◆ INSTRUCTION ◆
Copy out, exactly and without additions, the lines from the one that contains "Turn this picture" to the one that contains "on its back.", both ends included.

◆ RECORDS ◆
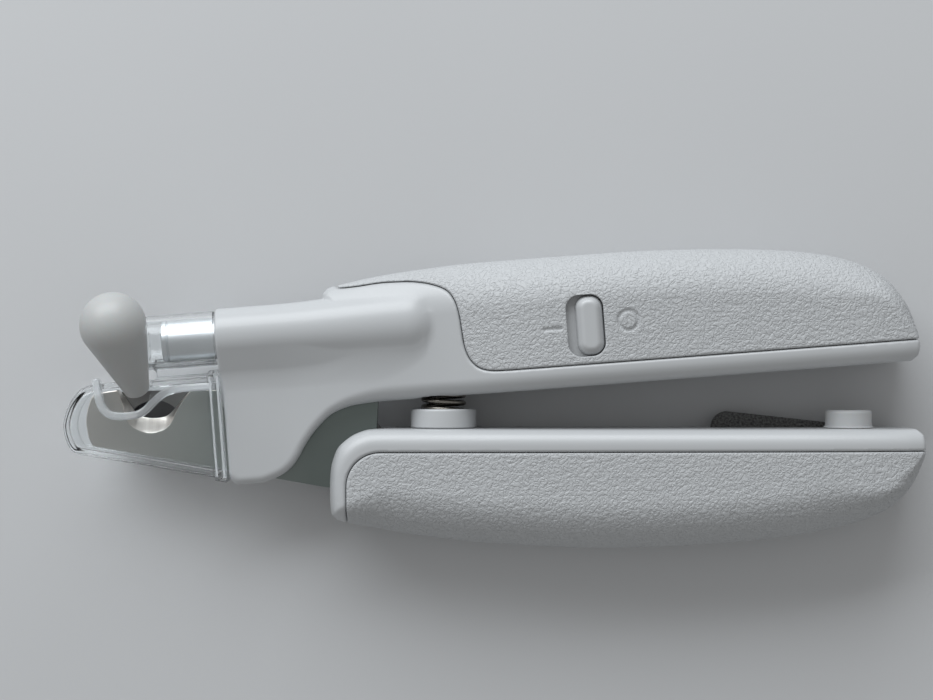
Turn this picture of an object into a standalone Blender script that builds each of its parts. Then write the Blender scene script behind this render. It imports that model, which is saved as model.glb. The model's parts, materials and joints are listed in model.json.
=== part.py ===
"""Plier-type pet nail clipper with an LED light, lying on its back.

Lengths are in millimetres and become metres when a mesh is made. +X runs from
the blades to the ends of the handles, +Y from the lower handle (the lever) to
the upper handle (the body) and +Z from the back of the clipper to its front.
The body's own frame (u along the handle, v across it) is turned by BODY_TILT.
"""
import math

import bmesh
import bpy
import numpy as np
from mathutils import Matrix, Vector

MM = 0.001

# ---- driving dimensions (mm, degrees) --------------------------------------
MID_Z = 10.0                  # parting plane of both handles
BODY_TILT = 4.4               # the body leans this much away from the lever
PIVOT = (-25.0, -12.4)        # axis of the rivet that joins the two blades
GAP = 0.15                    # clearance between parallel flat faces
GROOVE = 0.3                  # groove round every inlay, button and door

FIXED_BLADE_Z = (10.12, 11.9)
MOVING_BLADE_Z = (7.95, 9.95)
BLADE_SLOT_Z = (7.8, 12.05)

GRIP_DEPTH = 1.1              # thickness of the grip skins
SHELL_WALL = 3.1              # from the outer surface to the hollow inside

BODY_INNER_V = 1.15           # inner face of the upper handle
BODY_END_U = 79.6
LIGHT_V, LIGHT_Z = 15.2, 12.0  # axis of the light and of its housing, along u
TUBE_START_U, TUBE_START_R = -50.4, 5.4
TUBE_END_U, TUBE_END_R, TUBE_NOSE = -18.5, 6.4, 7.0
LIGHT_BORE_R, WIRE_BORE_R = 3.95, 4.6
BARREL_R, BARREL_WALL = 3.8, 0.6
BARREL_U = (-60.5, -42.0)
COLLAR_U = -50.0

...

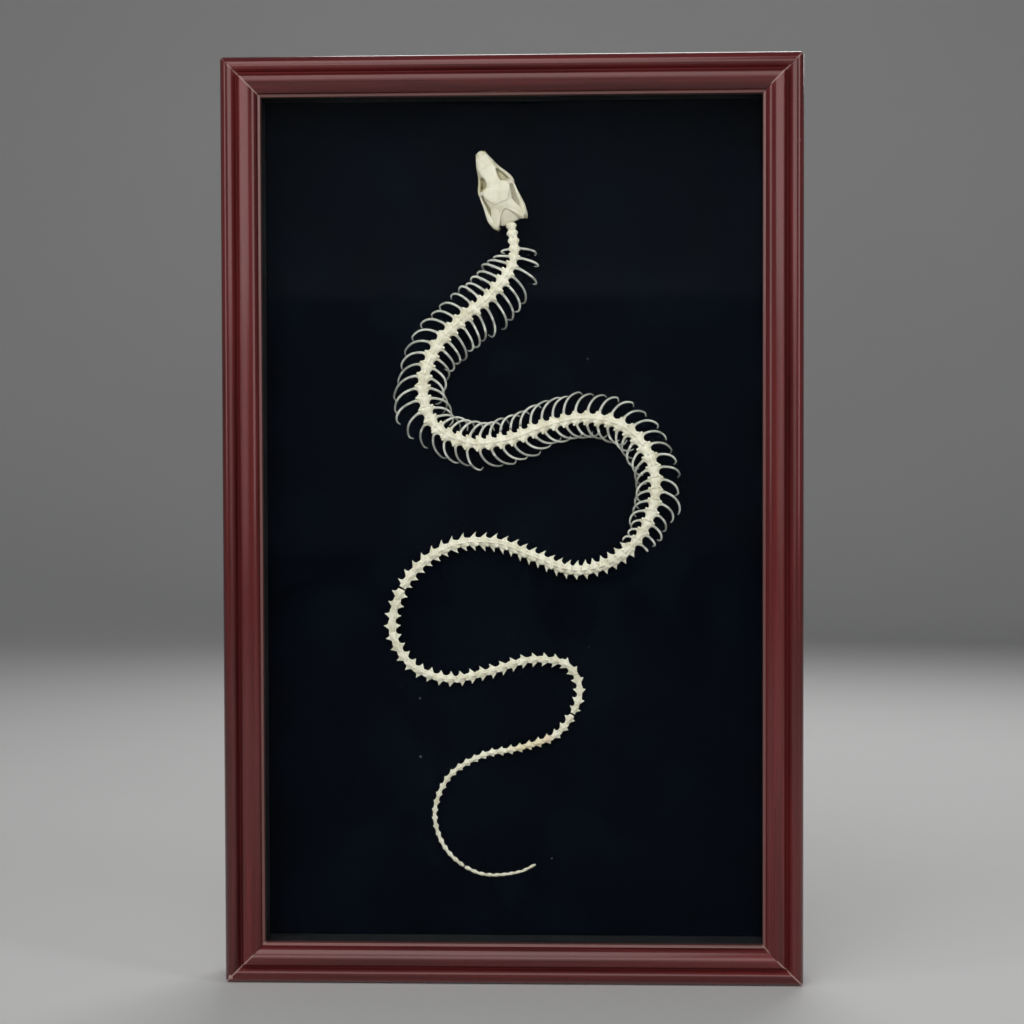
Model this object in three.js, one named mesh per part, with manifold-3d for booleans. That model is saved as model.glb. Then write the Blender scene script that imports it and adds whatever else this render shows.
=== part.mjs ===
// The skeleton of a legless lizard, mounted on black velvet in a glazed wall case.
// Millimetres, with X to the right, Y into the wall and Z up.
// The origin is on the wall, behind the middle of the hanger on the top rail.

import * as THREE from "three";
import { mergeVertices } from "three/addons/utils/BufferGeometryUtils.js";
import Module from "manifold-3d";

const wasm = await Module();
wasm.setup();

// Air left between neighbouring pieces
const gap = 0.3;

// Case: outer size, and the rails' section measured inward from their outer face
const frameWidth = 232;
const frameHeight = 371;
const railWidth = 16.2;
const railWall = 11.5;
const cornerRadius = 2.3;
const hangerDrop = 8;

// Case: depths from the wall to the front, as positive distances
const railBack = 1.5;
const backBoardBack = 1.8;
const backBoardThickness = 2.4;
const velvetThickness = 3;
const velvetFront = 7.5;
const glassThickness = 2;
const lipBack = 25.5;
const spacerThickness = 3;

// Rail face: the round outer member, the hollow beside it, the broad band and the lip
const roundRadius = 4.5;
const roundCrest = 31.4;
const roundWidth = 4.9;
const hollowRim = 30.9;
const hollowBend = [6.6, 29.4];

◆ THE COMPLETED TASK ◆
Turn this picture of an object into a standalone Blender script that builds each of its parts. Then write the Blender scene script behind this render. It imports that model, which is saved as model.glb. The model's parts, materials and joints are listed in model.json.
=== part.py ===
"""Plier-type pet nail clipper with an LED light, lying on its back.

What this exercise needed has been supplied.